Last night, I went for a wander in a way that I haven't done in what feels like a very long time. It didn't start as ramble; I thought I'd go see Moonlight at the Angelika. But when I got off the train at Broadway/Lafayette a good hour-plus before the show, I felt myself pulled in different directions. Maybe I wanted to stop at Von for a drink before heading east and immerse myself in that happy, anticipation-filled Friday-night energy while it was early, before everyone gets drunk and too loud. Or maybe there was time to get something to eat. Or perhaps… I walked east and west, deciding nothing for half an hour, getting close to a destination and then changing my mind and tacking in different direction. Finally, I got to the movie, and it was sold out—the show I wanted and the two after. I could have just gone home; I have an early flight today. But I wasn't satisfied yet.

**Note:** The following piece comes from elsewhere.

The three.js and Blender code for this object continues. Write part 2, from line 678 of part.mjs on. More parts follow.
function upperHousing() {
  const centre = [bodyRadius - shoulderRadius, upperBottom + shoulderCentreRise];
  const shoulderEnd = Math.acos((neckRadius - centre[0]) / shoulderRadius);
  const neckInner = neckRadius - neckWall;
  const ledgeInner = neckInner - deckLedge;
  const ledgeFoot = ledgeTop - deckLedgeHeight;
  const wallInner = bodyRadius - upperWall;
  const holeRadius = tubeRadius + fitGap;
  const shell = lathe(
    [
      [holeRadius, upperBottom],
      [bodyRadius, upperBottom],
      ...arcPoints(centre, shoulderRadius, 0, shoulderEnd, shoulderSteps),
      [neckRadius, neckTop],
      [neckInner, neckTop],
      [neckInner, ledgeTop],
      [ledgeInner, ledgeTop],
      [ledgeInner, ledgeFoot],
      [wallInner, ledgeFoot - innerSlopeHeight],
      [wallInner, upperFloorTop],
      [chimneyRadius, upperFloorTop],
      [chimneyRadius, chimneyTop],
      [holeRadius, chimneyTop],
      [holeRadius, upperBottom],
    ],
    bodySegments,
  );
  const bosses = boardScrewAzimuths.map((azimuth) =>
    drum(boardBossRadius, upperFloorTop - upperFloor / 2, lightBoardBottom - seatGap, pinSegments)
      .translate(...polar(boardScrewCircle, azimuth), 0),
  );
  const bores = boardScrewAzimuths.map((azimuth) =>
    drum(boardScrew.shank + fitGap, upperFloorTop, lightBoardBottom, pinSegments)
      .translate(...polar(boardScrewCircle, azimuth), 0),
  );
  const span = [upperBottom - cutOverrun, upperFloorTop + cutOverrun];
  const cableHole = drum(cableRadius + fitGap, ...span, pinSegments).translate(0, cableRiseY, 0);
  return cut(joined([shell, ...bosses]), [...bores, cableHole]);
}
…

So to Von I went. And it was lovely. All candlelit, people having conversations at a normal volume, friendly faces. I didn't stay particularly long. I was just wanted a taste of the scene. From there, I walked down Bowery, which remains scrappy and a bit secret and even dark in stretches despite the development happening all around it. By Chinatown, the streets were teeming, with movement and people and lights. Rounding the corner at Canal, I passed the loading area for the cheap Chinatown long-distance buses. People were either ragged or anxious, depending on whether they were getting off a bus or waiting to get on. I threaded my way past them and thought about everything I had seen and felt in just that half-mile walk. It was a kind of beautiful chaos.

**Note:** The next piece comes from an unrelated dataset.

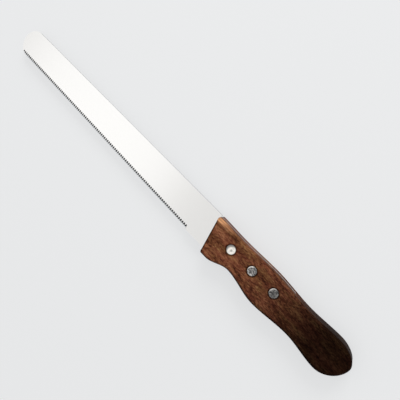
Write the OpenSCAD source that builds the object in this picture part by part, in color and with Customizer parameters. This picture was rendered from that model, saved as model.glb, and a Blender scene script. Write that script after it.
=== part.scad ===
// Cake slicer: a long blade with a round nose and a finely serrated edge. Its half tang sits in a
// slot cut into the top of a one-piece wooden handle, where three two-piece cutler's rivets hold it.
// The slicer lies on the right side of its handle. X runs from the nose to the butt and Y from the
// cutting edge to the spine. The left side, into which the serration is ground, faces up.
// Depths are measured from the line of the spine towards the edge, and places along the slicer
// from where the spine meets the wood.

/* [Blade] */
// Length of the blade from its nose to the wood, along the spine
blade_len = 250; // [180:1:320]
// Height of the blade at its plain heel
heel_h = 29.4; // [27:0.2:36]
// Height of the blade where its round nose begins, which is also the nose's diameter
nose_h = 25.2; // [18:0.2:26]
// Thickness of the steel
blade_thk = 1.2; // [0.8:0.1:2]

/* [Serration] */
// Length of the plain heel between the wood and the last tooth
plain_len = 15.2; // [8:0.2:40]
// Distance from one tooth to the next
tooth_pitch = 2.06; // [1.9:0.02:4]
// Radius at the bottom of a gullet
gullet_r = 0.8; // [0.4:0.05:0.9]
// Angle of a gullet's flanks to the line of the edge
flank_angle = 55; // [35:1:65]
// Height of the ground gullets above the tips of the teeth, on the left side
ground_h = 3; // [2.2:0.1:5]
// Depth of the notches between the teeth, on the right side
notch_h = 0.8; // [0.4:0.1:1.4]
// How far the plain heel stands below the tips of the teeth
heel_step = 0.6; // [0.2:0.1:2]

/* [Tang] */
// Length of the tang inside the wood
tang_len = 79; // [75:1:100]
// Depth of the tang's lower edge
tang_depth = 21; // [18:0.5:22.5]
// Radius of the tang's lower rear corner
tang_corner_r = 12; // [2:0.5:16]

/* [Handle] */
// Length of the handle from the end of the spine to the butt
handle_len = 139.4; // [120:0.2:170]
// Thickness of the handle from side to side
handle_thk = 15; // [12:0.5:22]
// Radius of the rounding between the sides and the top, bottom and butt
edge_r = 2.6; // [1.4:0.1:5]
// How far the front's bottom corner lies behind its top corner
front_slant = 7.7; // [0:0.1:10]
// Bevel between the front and the sides
front_bevel = 0.7; // [0.2:0.1:1.4]
// Depth of the bottom edge at the front
front_depth = 31.8; // [30:0.2:38]
// Depth of the bottom edge at the waist behind the front
waist_depth = 25.9; // [24.5:0.1:30]
// Depth of the bottom edge at the belly
belly_depth = 30.4; // [28:0.2:36]
// Depth of the bottom edge at the finger hollow behind the belly
hollow_depth = 27.4; // [25:0.2:32]
// Depth of the bottom edge at the butt
butt_depth = 30.2; // [28:0.2:36]
// Depth of the top edge at the front, where the spine stands above it
front_dip = 1; // [0:0.1:3]
// Depth of the top edge at the thumb rest
thumb_dip = 1.7; // [0:0.1:3]
// Depth of the top edge at the hump behind the thumb rest
hump_dip = 1; // [0:0.1:3]
// Depth of the top edge at the saddle in front of the butt
saddle_dip = 3.2; // [0:0.1:6]
// Depth of the top edge at the butt
butt_dip = 2; // [0:0.1:6]

/* [Rivets] */
// Place of the first rivet
rivet_first = 24; // [16:0.2:26]
// Distance from the last rivet to the end of the tang
rivet_last = 11; // [10:0.2:16]
// Depth of the rivets
rivet_depth = 12.3; // [10:0.1:14]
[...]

It was so seductive, in fact, that I did not take the train when I got to East Broadway, as I had intended. I slipped into Metrograph instead, but not before noticing a figure across the street from the theater. The street lamp was shining on her like cinema lighting on the otherwise dark street. She was the star of her own show… Inside, I discovered the theater was showing a landmark 1960s film about a mixed-race couple (One Potato, Two Potato), and upstairs the movie's lead, Barbara Barrie, was waiting in the cozy lounge for the post-screening Q&A. What a contrast from just moments before. I got a drink and nestled myself into the little hidden nook by the books, as if I were in a private living room in a public space. The smiling hostess came over, a small woman with a compact bun and a cheerful demeanor. (One thing I love about Metrograph: It's a cool place, but everyone who works there is a darling.) She began telling me about the books, which were for sale. And when I showed interest, she warmed up further and took her favorite book from the shelf, a small volume of photos by Wim Wenders, accompanied by short poems, called Places, Strange and Quiet. "This book really turns me on," she said. I told her the photos looked dreamy and that all it needs is a soundtrack, like for someone to do an installation of the photos and to create music to go with it, so people can be immersed in that dreamy world. (I am obsessed with this idea of immersion since hearing Frank Ocean's beautiful, melancholic "Pink and White" and remembering a Laurie Anderson installation where gallery goers were meant to lie on a carpet and let the sound and images wash over them—which I very happily did.) When she left, I savored my thimble of bourbon and watched the people as they passed. So much to see.
And these moments were exceptional to me because I appreciate them, though they are not particularly exceptional in New York. Twenty-three years of living here, and I'm still amazed by this city.